No es solo el vicio de unos cuantos gobernantes y funcionarios venales. No se trata de casos aislados ni de los ya tradicionales escándalos de temporada. Tampoco de un sistema limitado de complicidades entre quienes detentan el poder y los criminales. No es la excepción, es la regla. La corrupción es el componente genético esencial del viejo régimen, lo que lo define y retrata de cuerpo entero. Sin ella no hubiera existido; solo por ella —haciendo valer la ley de plata o plomo— logró someternos durante tantas décadas. La corrupción, a la que los gobiernos del PRI y el PAN extendieron patente de corso usándola para imponerse y la que el neoliberalismo justificó como “cultura” nacional, invadió como un cáncer todas las esferas de la vida pública, infectando el cuerpo de la nación hasta casi matarlo, provocando que muchas de sus partes vitales entraran en un franco proceso de descomposición.

Que el país, debido a la corrupción, esté al borde de la muerte no es una metáfora: la corrupción —efectivamente— mata, asesina a seres humanos con nombre y apellido. Mata más que el hambre y la pobreza porque las genera, más que la violencia criminal, que por ella se extiende y radicaliza. Los muros de la casa blanca de Peña Nieto, así como los de las mansiones de Lozoya, Padrés, Marín, Montiel, Romero Deschamps y tantos otros, están manchados de sangre inocente. Cuando los límites entre política y delito se borran, cuando capos y gobernantes son las dos caras de la misma moneda, como aquí sucedió, mata tanto el que dispara un arma como el que saquea las arcas de la nación.

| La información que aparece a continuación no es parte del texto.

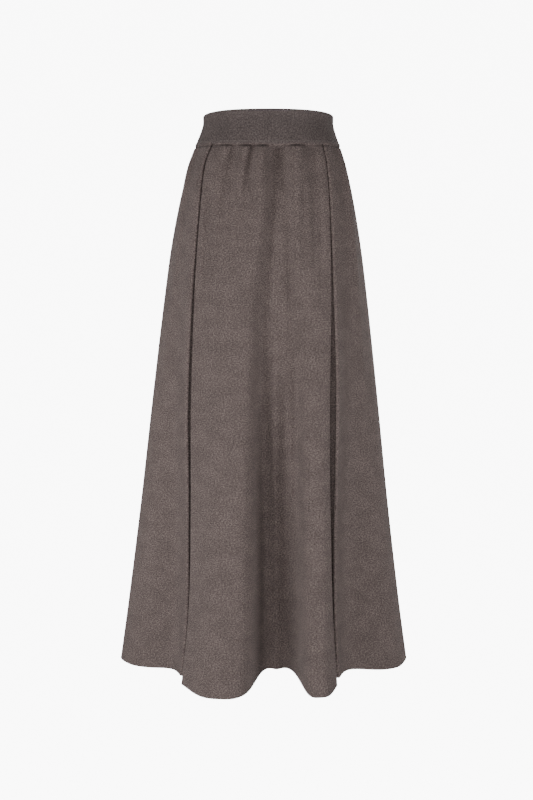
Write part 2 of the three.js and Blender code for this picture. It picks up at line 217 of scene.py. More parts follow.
GATHER_DEPTH = 1.9  # the real cloth gathers deeper than the plain model shows
SEAM_GROOVE, GROOVE_BELOW, GROOVE_WIDE = 2.5, 3.8, 2.3  # the cloth sinks in just below the seam
# The shares of a panel's width, at its start and at its end, over which its folds fade out
FADE = {"centre": (0, 0), "left": (0.12, 0.14), "right": (0.12, 0.14), "back": (0.08, 0.08)}
SEAM_DIP_SHARE = 0.12  # the band is higher in front and behind, and rows level out below it
print("folds:", {piece: sum(len(rows) for rows in kinds.values()) for piece, kinds in FOLDS.items()})

# %% [markdown]
# Reading the tables
# A few small functions turn the tables into curves. value_at runs a smooth curve through a column,
# so that no level of the skirt shows a corner, and bump gives a fold its soft flanks.


# %% Curves through the tables
def smooth(start, end, x):
    """0 before start, 1 after end, and a soft step between them."""
    t = np.clip((x - start) / (end - start), 0, 1)
    return t * t * (3 - 2 * t)


def lerp(a, b, t):
    return a + (b - a) * t


def bump(distance, wide, power=FOLD_POWER):
    """A fold's rise beside its middle line: the higher the power, the steeper its flanks."""
    return np.exp(-((np.abs(distance) / wide) ** power))


def value_at(columns, name, down):
    """A column's value at a level, on a cubic curve through its rows."""
    x, y = columns["down"], columns[name]
    before = np.maximum(np.arange(len(x)) - 1, 0)
    after = np.minimum(np.arange(len(x)) + 1, len(x) - 1)
    slope = (y[after] - y[before]) / (x[after] - x[before])
    i = np.clip(np.searchsorted(x, down, side="right"), 1, len(x) - 1)
    span = x[i] - x[i - 1]
    t = np.clip((down - x[i - 1]) / span, 0, 1)
    rise = 3 * t**2 - 2 * t**3
    leave, arrive = t**3 - 2 * t**2 + t, t**3 - t**2
    return y[i - 1] + (y[i] - y[i - 1]) * rise + span * (leave * slope[i - 1] + arrive * slope[i])


def outline(name, down):
    return value_at(OUTLINE, name, down)


def down_share(down):
    return np.clip((down - BAND_SIDE) / (SKIRT_LENGTH - BAND_SIDE), 0, 1)


def growing(size, down):
    """A size that grows from the band's seam to the hem."""
    return lerp(size[0], size[1], down_share(down))


def half_width(across, down):
    return np.where(across < 0, outline("left", down), outline("right", down))


def reach_at(angle, wide, deep, square):
    """How far the outline lies from the middle, at an angle from the front."""
    across, forwards = np.abs(np.sin(angle) / wide), np.abs(np.cos(angle) / deep)
    return (across**square + forwards**square) ** (-1 / square)


print("half width at the hem:", outline("left", SKIRT_LENGTH), outline("right", SKIRT_LENGTH))


# %% [markdown]
# The folds at one level
# A fold is worked out in millimetres across the cloth, so it keeps its width while the panel grows
# wider below it. The flares are the plain model's own, which is why the two fit each other. The
# gathers are deeper here, and the creases and the groove under the band are added.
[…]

Fue la corrupción congénita de ese viejo régimen la que puso a Felipe Calderón en el lugar y las condiciones de desatar una guerra solo para buscar una legitimidad de la que, de origen, carecía, y fue esa guerra la que llevó la corrupción a extremos nunca antes vistos. Es preciso y urgente abrir la caja de Pandora de esta “cruzada” tan sangrienta como inútil. Guerra y negocios sucios van siempre de la mano. ¿Cuántos de esos miles de millones de pesos gastados sin escrutinio alguno en armas, tecnología y avituallamiento de las tropas fueron a dar a los bolsillos de gobernantes y funcionarios civiles y militares? ¿Cuántos funcionarios se hicieron ricos, en los sexenios de Calderón y Peña Nieto, traficando con la sangre derramada y el dolor de las víctimas? Nada de esto se dice en los medios.

De la corrupción se habla sin tocar realmente fondo. Columnistas y presentadores de noticias de radio y tv que, en el pasado y luego de recibir dádivas del régimen, ayudaron a desnaturalizar y normalizar la corrupción, hoy se mofan de que López Obrador no avanza en el combate a la misma. Acostumbrados a dar cuenta de las medidas cosméticas tradicionales, del ritual sexenal del chivo expiatorio y a ser parte de espectáculos mediáticos montados por gobernantes carentes de apoyo popular, no entienden que, como diría Miguel de Unamuno, “de escultores y no de sastres es la tarea”.

Combatir la corrupción, devolver una vida sana a esta nación herida, va más allá de meter unos cuantos pillos a la cárcel. Es preciso desmontar, cueste lo que cueste y de manera radical, a ese viejo régimen que se resiste a morir y que hizo de la impunidad la única ley y de la corrupción su forma de vida.